The Piscataway Conoy Confederacy is the only Piscataway group to have submitted its petition to the BIA, according to Darling, having done so in 1978.

The Piscataway groups have a fractious history, particularly since the death of Chief Turkey Tayac in 1978. The Piscataway Conoy Confederacy and the Cedarville Band joined forces to gain recognition as the Piscataway Conoy Tribe, and Savoy said the groups will continue to work together. But the smaller Piscataway Indian Nation, just 103 people strong, remains estranged.

The schism was the reason why separate executive orders recognized the differing groups on Monday.

“They are different people than us,” said Billy Redwing Tayac, the Piscataway Indian Nation chief and son of Turkey Tayac, in reference to the other two Piscataway groups. “What they do is their business.”

For her part, Proctor stressed her desire for the Piscataway to reclaim a more positive public image not marred by the reports of infighting between the groups.

“I only want the best for Piscataway people,” Proctor said. “I only want a light to shine on them, from this day forth, in a very positive manner.”

9 comments

  1. candis neal (draper)

    I’m from the Maryland area my entire family resides there, I was wondering if my family was apart of the piscataway tribe..Neal,Proctor,Savoy,Bulter,and Newmans. My grandparents resided in campspring,MD area as well some family members in the brandywine area.

  2. I was born in Frederick Md. My grand mother on my fathers side was Piscataway.

  3. I, Shahrezade Newman, would very much like to see our Piscataway (Conoy) Tribe Federally recognized. It would be fulfilling to be finally be able to check the ‘Native American’ box instead of ‘other’ on Federal forms. Somewhere in our country’s bureaucracy to be acknowledged as Indian descendants migrating to Maryland since 932 AD.

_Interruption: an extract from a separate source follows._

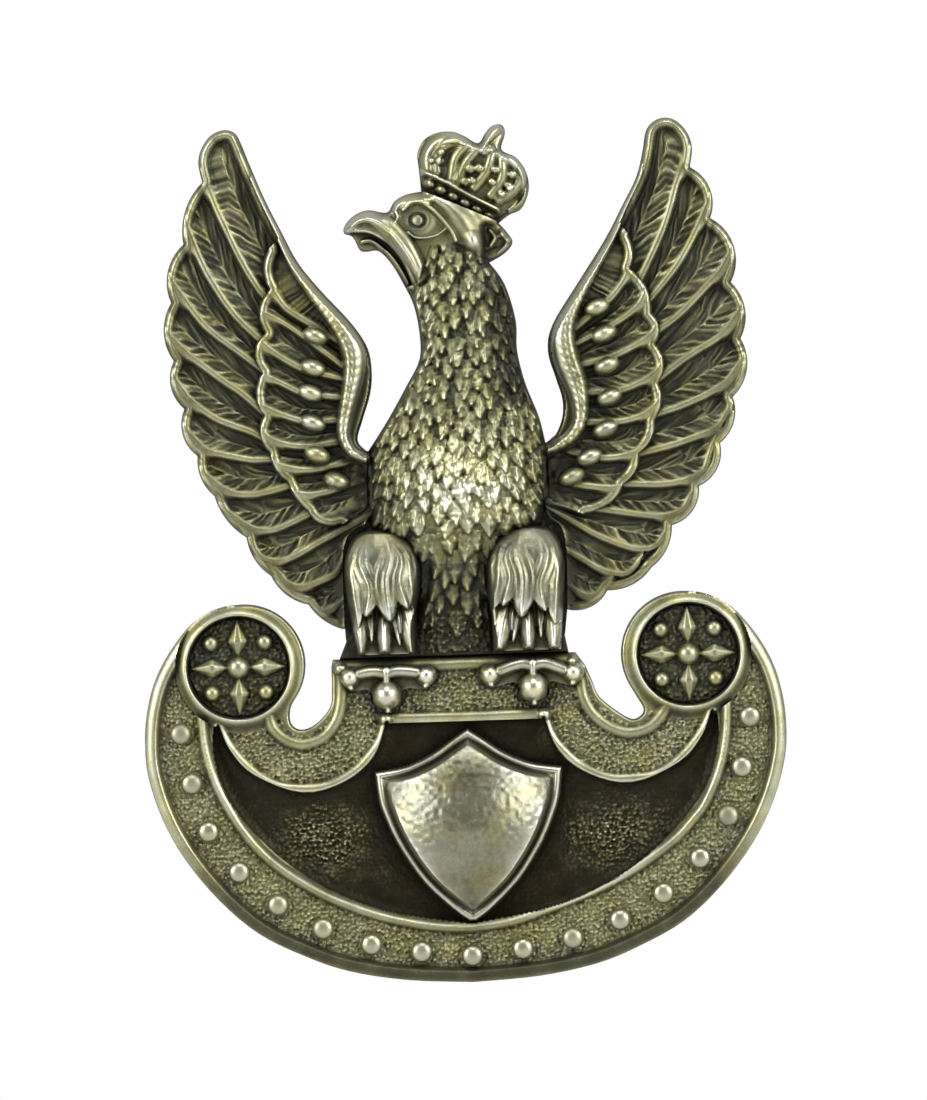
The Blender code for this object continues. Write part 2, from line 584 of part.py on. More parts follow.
def build_talons():
    """Feet: a middle toe and two outer toes over the top bar, each ending in a bead."""
    feet = {
        "left": ((-4.65, -4.95, 0.78), (-6.8, -3.85, 0.5), (-2.25, -3.85, 0.5)),
        "right": ((4.15, -4.75, 0.8), (1.6, -3.9, 0.55), (6.55, -3.95, 0.5)),
    }
    base = PLATE + SEAM
    foot_edge, bead_rise = 0.15, 1.1
    bridge_z, bridge_half, bridge_rise = -3.7, 1.1, 0.7
    for side, (middle, inner, outer) in feet.items():
        left, right = sorted((inner, outer))
        loop = [(left[0] - 0.55, left[1]), (left[0] - 0.2, -3.28), (middle[0], -3.02),
                (right[0] + 0.2, -3.28), (right[0] + 0.55, right[1]),
                (right[0], right[1] - 0.75), (middle[0] + 0.95, middle[1] + 0.35),
                (middle[0] + 0.65, middle[1] - 0.65), (middle[0], middle[1] - 1.05),
                (middle[0] - 0.65, middle[1] - 0.65), (middle[0] - 0.95, middle[1] + 0.35),
                (left[0], left[1] - 0.75)]

        def height(x, z, toes=(middle, inner, outer)):
            bumps = [bead_rise * dome(math.hypot(x - tx, z - tz) / (1.5 * radius))
                     for tx, tz, radius in toes]
            bridge = bridge_rise * dome((z - bridge_z) / bridge_half)
            return base + foot_edge + max(bumps + [bridge])

        add_relief(f"talons_{side}", spline(loop, 2, closed=True), base, height, 0.45,
                   colour=BRIGHT_SILVER, roughness=0.3)


def build_fixings():
    """Post on its solder disc, pins, washer and nut, all behind the back plane."""
    disc_profile = [(POST_ROOT + SEAM, SEAM), (POST_DISC_RADIUS, SEAM),
                    (POST_DISC_RADIUS, POST_DISC - 0.15),
                    (POST_DISC_RADIUS - 0.15, POST_DISC), (POST_ROOT + SEAM, POST_DISC)]
    add_turned("post_base", disc_profile, 40, ring=True, colour=STEEL, roughness=0.35)
    thread_start = POST_DISC + SEAM
    post = add_thread("screw_post", thread_start, POST_LENGTH, 0.0, POST_PITCH,
                      colour=STEEL, roughness=0.3)
    shank = add_turned("shank", [(POST_SHANK, SEAM), (POST_SHANK, 2 * POST_DISC)], THREAD_SIDES)
    combine(post, shank, "UNION")
    for side, centre in PIN_PLACES.items():
        profile = [(PIN_RADIUS, SEAM), (PIN_RADIUS, PIN_LENGTH - 0.5),
                   (PIN_RADIUS * 0.5, PIN_LENGTH)]
        add_turned(f"locating_pin_{side}", profile, 16, centre, colour=STEEL, roughness=0.35)
    washer_back = WASHER_FRONT + WASHER
    washer_profile = [(WASHER_BORE, WASHER_FRONT), (WASHER_RADIUS, WASHER_FRONT),
                      (WASHER_RADIUS, washer_back), (WASHER_BORE, washer_back)]
    add_turned("backing_washer", washer_profile, 48, ring=True, colour=STEEL, roughness=0.3)

    nut_front = washer_back + SEAM
    nut_back = nut_front + NUT_HEIGHT
    bevel, knurl_depth = 0.35, 0.2
    nut_profile = [(NUT_RADIUS - bevel, nut_front), (NUT_RADIUS, nut_front + bevel),
                   (NUT_RADIUS, nut_back - bevel), (NUT_RADIUS - bevel, nut_back)]

    def knurl(radius, side):
        return -knurl_depth if radius > NUT_RADIUS - 0.01 and side % 2 else 0.0

    nut = add_turned("round_nut", nut_profile, NUT_SIDES, wave=knurl, colour=STEEL,
                     roughness=0.3)
    tap_start = thread_start + 3 * POST_PITCH
    tap_end = thread_start + 14 * POST_PITCH
    tap = add_thread("tap", tap_start, tap_end, THREAD_CLEARANCE, 0.0)
    combine(nut, tap, "DIFFERENCE")


def main():
    for thing in list(bpy.data.objects):
        bpy.data.objects.remove(thing, do_unlink=True)
    build_plate()
    build_rosettes()
    build_studs()
    build_escutcheon()
    build_body()
    build_head()
    build_wings()
    build_legs()
    build_talons()
    build_fixings()


main()
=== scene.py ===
"""Looks of the crowned-eagle cap badge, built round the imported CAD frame.

Every front surface is a height map on one shared grid: X and Z run over the badge, heights are
millimetres of relief in front of the flat back plane y = 0. Each piece cuts its own outline out
of the grid and becomes a closed mesh. Outlines and paths are (x, z) points in millimetres.
"""
import copy
import math

import bpy
import numpy as np
from mathutils import Matrix


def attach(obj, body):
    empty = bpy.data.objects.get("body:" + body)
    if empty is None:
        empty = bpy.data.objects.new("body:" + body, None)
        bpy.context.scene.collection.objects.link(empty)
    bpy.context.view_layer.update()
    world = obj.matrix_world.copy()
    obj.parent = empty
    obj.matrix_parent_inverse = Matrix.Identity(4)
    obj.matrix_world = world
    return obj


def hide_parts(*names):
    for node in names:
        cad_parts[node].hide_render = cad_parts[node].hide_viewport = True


MM = 0.001
STEP = 0.055                # spacing of the shared grid
GRID_X = -20.4
GRID_Z = -23.2
COLUMNS = 743
ROWS = 970

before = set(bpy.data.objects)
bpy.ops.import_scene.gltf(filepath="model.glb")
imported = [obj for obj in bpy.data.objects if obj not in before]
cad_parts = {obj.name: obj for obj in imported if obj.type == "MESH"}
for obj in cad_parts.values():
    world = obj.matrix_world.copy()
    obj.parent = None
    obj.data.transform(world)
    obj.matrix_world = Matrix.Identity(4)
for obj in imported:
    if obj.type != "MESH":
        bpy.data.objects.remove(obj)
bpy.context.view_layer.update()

# --------------------------------------------------------------------------------------------
# Outlines, as in the CAD.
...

  4. I am a Piscataway convoy indian su… I read this article and it touched my heart. As a young child I’ve always had a hunch about things as being an American indian. Our land and properties are very precious to me. I think land is beautiful. It seems as if everything is starting to fade away or getting bought from us. As for not being federally recognized is a harsh down fall. We can not let that happen. I agree with Mrs. Natalie Proctor, chairman. I am the daughter of Valerie Proctor and the late, James Brawne. Both sides of my family has pretty much grew up around these parts, including me… what can we do as a tribe to help get us recognied federally?r and not alone getting our future kids educated of what us tries history and traditions…. language nonticoke, has been stated non existent. .. there are some of us out here that still have that language in hand… it’s like talking backwards and riddle like.. sort of like Asians back to front, with English grammer.. a different type of broken English sort of… anyhew, when I read the article a couple days ago it touched me… so anyone, how can we make this downward fall an upward one for We the Piscatawain tribe……?

  5. I Temicka Savoy of the Piscataway Conoy tribe would love federal recognition.

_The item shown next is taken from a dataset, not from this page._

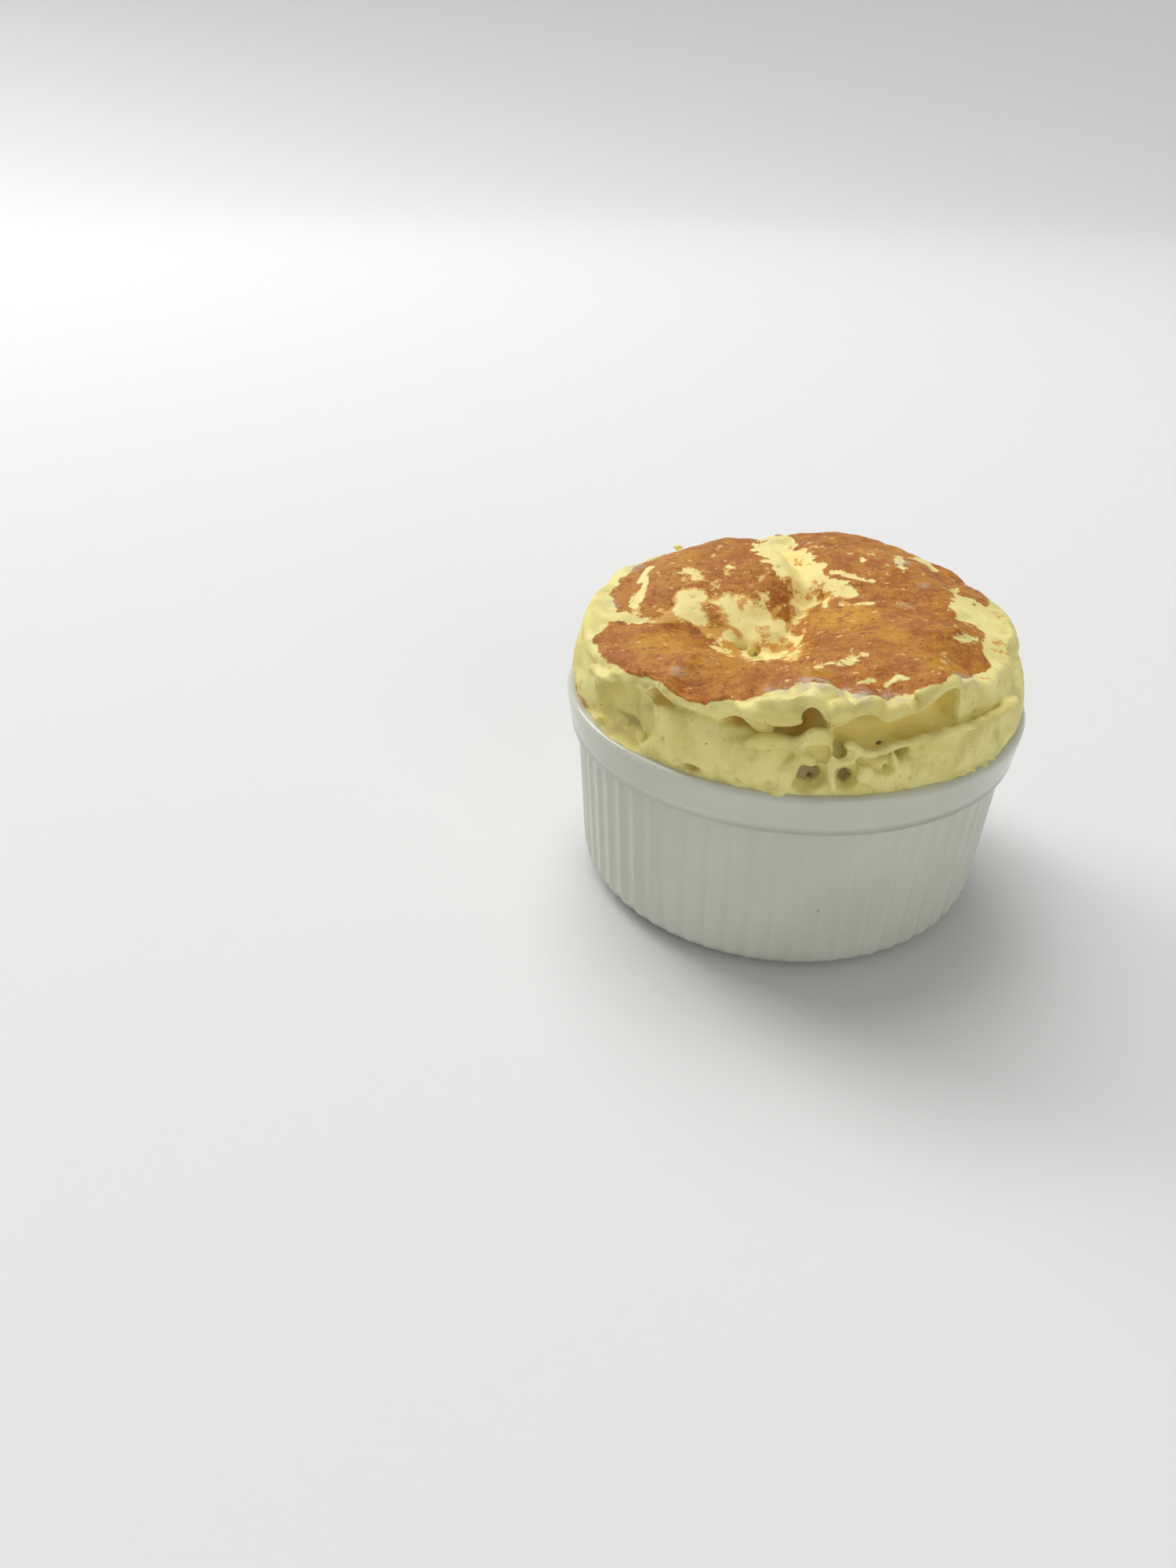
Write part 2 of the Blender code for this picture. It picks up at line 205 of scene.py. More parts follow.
# Top: (x, y, radius along, radius across, turn in degrees, height, softness)
TOP_HEIGHT = 58.3
MOUNDS = (
    (-17, 11, 15, 18.5, 8, 2.9, 0.3),
    (-30, 20, 12, 16, 40, -1.6, 0.8),
    (9, 27, 24, 17, -10, 2.3, 0.8),
    (21, 3, 17, 20, 0, 1.3, 0.8),
    (31, 22, 9, 15, 25, -0.9, 0.6),
    (18, -20, 19, 13, 18, 1.5, 0.7),
    (-19, -25, 20, 7.5, -18, 1.6, 0.8),
    (-17, -38, 20, 7, -10, -1.6, 0.8),
    (-8, -10, 17, 13, 20, -3.9, 0.8),
    (-7, -15, 8, 6, 10, -1.4, 0.8),
    (-34, -6, 6, 9, 0, -1.2, 0.7),
)
PITS = (  # small holes in the sunken middle: (x, y, half width, half length, depth)
    (-9.9, -10.0, 1.4, 1.1, 3.4),
    (-7.3, -10.9, 1.0, 1.4, 3.2),
    (-6.8, -14.4, 1.4, 1.7, 3.4),
    (-0.5, 3.0, 0.8, 0.7, 1.2),
)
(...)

  6. My grandmother and father were Proctors and I have family members with the names Savoy, Proctor and Newman from the Southern Maryland area. I met with a cousin recently who told me she had registered for recognition of the Piscataway Conoy tribe. I am so hungry for the information regarding my tribe so if anyone can offer any information it would be very appreciated.

  7. Federal recognition looking forward to it.
    I’m very proud to be a part of the Piscataway Conoy Tribe.

  8. I would get some DNA going with those claiming tribal members. But, the main thing is to find some land that is tribal possibly using register of deeds office’s to see if there are lands that are not being taxed.The Mohegan catered to any and all tribes for letter’s of support.

  9. Also look through for archives for a “allotment schedule!” Most tribes years down the road gave tribes allotment schedule’s where allotted lands were given out to tribal members.